Bologna, 14 gennaio 2014 - “Panebianco, cuore nero”. è quanto recita una delle scritte tracciate all’ingresso dell’ufficio del politologo Angelo Panebianco, docente di Scienze politiche all’Università di Bologna, preso di mira dagli attivisti del collettivo Hobo, che lo accusano di razzismo per i contenuti di un editoriale pubblicato ieri sul Corriere della Sera.

Il blitz, annunciato sui social network, è andato in scena verso mezzogiorno nella sede della Facoltà, in Strada Maggiore 45, dove si sono presentati alcune decine di ragazzi ‘armati’ di bombolette spray e fischietti. Lo stesso Panebianco, presente in facoltà, è sceso nel cortile per tentare un confronto con i manifestanti, ma senza successo. Gli attivisti hanno infatti raggiunto il suo ufficio, imbrattando la porta con vernice rossa e lasciando alcune scritte: “Fuori i baroni razzisti dall’università, Le consegniamo noi un foglio di via”. Subito dopo se ne sono andati.

Nell’editoriale, dal titolo ‘Troppe ipocrisie sugli immigrati’, Panebianco tra le altre cose si chiedeva se per affrontare il problema dell’immigrazione potessero essere opportuni ‘interventi più attivi e, soprattutto, più selettivi’. Una frase che ha scatenato polemiche e fatto arrabbiare il collettivo bolognese, che in una nota definisce l’articolo del politologo ‘un disgustoso cocktail di ideologia razzista e ideologia dello sfruttamento’.

Speravo volessero parlare. Avrei detto a loro le stesse cose che dico a voi”. Panebianco, allarga le braccia di fronte alla protesta del collettivo Hobo. Quando il prof si sofferma con i giornalisti, non è ancora andata in scena la parte più dura della contestazione, con tanto di vernice e scritte sulla porta del suo studio. Fino a quel momento, i manifestanti si erano limitati a rifiutare la proposta di dialogo del docente, che si è presentato di fronte agli studenti radunatisi nel cortile della Facoltà. “Non voglio querelare nessuno, ma non sono razzista”, afferma Panebianco, tentando a più riprese di interloquire. Niente da fare: tra slogan al megafono e cori, la risposta è un “no” senza appello. “Non ci interessa alcun confronto”, mette in chiaro un manifestante, con “i baroni razzisti e schiavisti di questo Ateneo”.

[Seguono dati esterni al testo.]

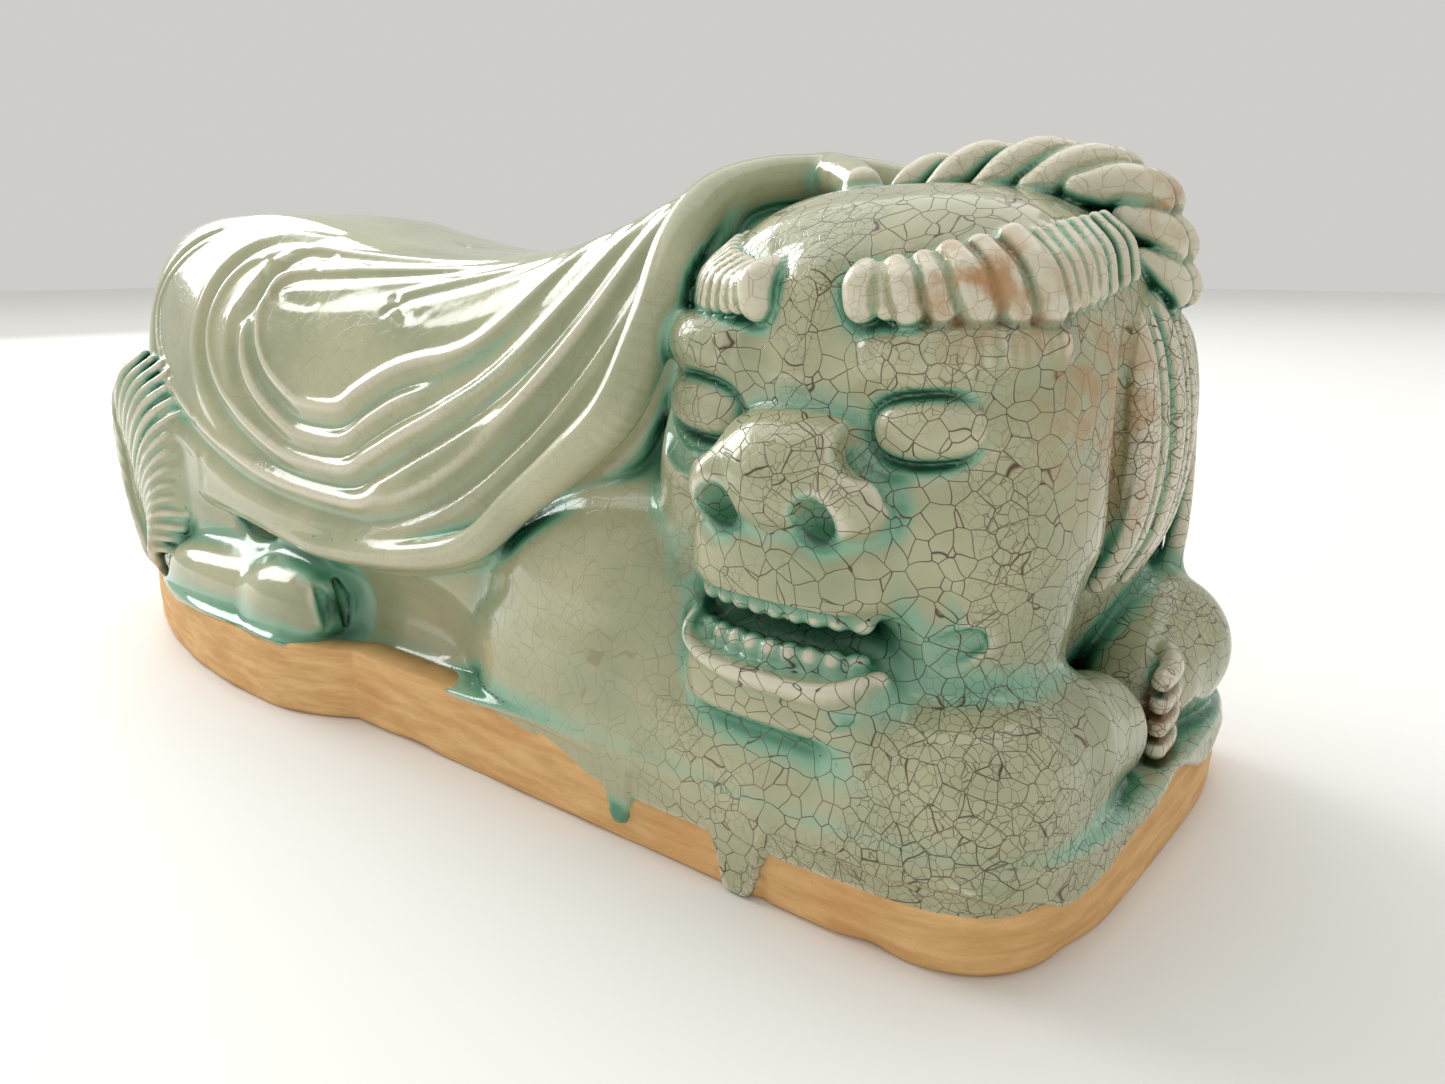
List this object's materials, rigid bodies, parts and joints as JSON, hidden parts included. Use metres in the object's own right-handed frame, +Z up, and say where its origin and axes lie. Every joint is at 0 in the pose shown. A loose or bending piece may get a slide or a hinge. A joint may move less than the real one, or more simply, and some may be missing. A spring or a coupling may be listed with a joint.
{
  "type": "foo dog figure",
  "caption": "Hollow celadon lion figure lying on a low clay plinth, its head turned to one side, with a leaf-shaped drape over its back; used as a headrest or ornament.",
  "frame": {"origin": "centre of the bounding box at its bottom, on the face that the plinth stands on", "axes": "+X along the body towards the head, the face looks towards -Y, +Z up"},
  "size_m": [0.36, 0.144, 0.1381],
  "materials": {
    "celadon_glaze": "glossy grey-green celadon glaze, pooled green in the grooves",
    "pale_glaze": "glossy pale celadon glaze with a dark crackle net",
    "green_glaze": "thick glossy blue-green glaze",
    "bare_clay": "matt buff stoneware with tool marks"
  },
  "bodies": {
    "root": {"plinth_wall": "bare_clay", "plinth_floor": "bare_clay", "plinth_deck": "celadon_glaze", "body_shell": "celadon_glaze", "leaf_drape": "celadon_glaze", "leaf_rim": "celadon_glaze", "neck_shell": "celadon_glaze", "head_shell": "pale_glaze", "lower_jaw": "pale_glaze", "nose": "pale_glaze", "upper_teeth": "pale_glaze", "lower_teeth": "pale_glaze", "eye_left": "pale_glaze", "eye_right": "pale_glaze", "brow_left": "pale_glaze", "brow_right": "pale_glaze", "mane_crest": "pale_glaze", "mane_lock_left": "pale_glaze", "mane_lock_back": "pale_glaze", "shoulder_right": "celadon_glaze", "shoulder_left": "celadon_glaze", "foreleg_right": "celadon_glaze", "foreleg_left": "celadon_glaze", "forepaw_right": "celadon_glaze", "forepaw_left": "pale_glaze", "haunch_right": "celadon_glaze", "haunch_left": "celadon_glaze", "hind_paw_right": "celadon_glaze", "hind_paw_left": "celadon_glaze", "tail": "celadon_glaze", "glaze_runs": "green_glaze"}
  },
  "joints": []
}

Quando qualcuno tenta di mettergli un cartello sotto il mento, a favore di fotografi, il prof perde per un attimo la pazienza e allontana bruscamente il foglio. Alla fine, deve rinunciare ad ogni tentativo di discussione. Si aspettava questo atteggiamento dai parte degli studenti? “No”, risponde Panebianco, “mi pare perlomeno lecito che si potesse chiedere di parlare”. Del resto, “credo che molti di loro neanche l’abbiano letto il mio editoriale”, aggiunge, cercando di chiarire il senso del proprio intervento sulla stampa. “Il problema degli sbarchi dei profughi non c’entra nulla con le politiche sull’immigrazione di un Paese”, oggetto dell’editoriale, perchè questo tema “rientra - sottolinea Panebianco - in un regime internazionale e non è nelle disponibilità dell’Italia, della Francia o della Spagna”.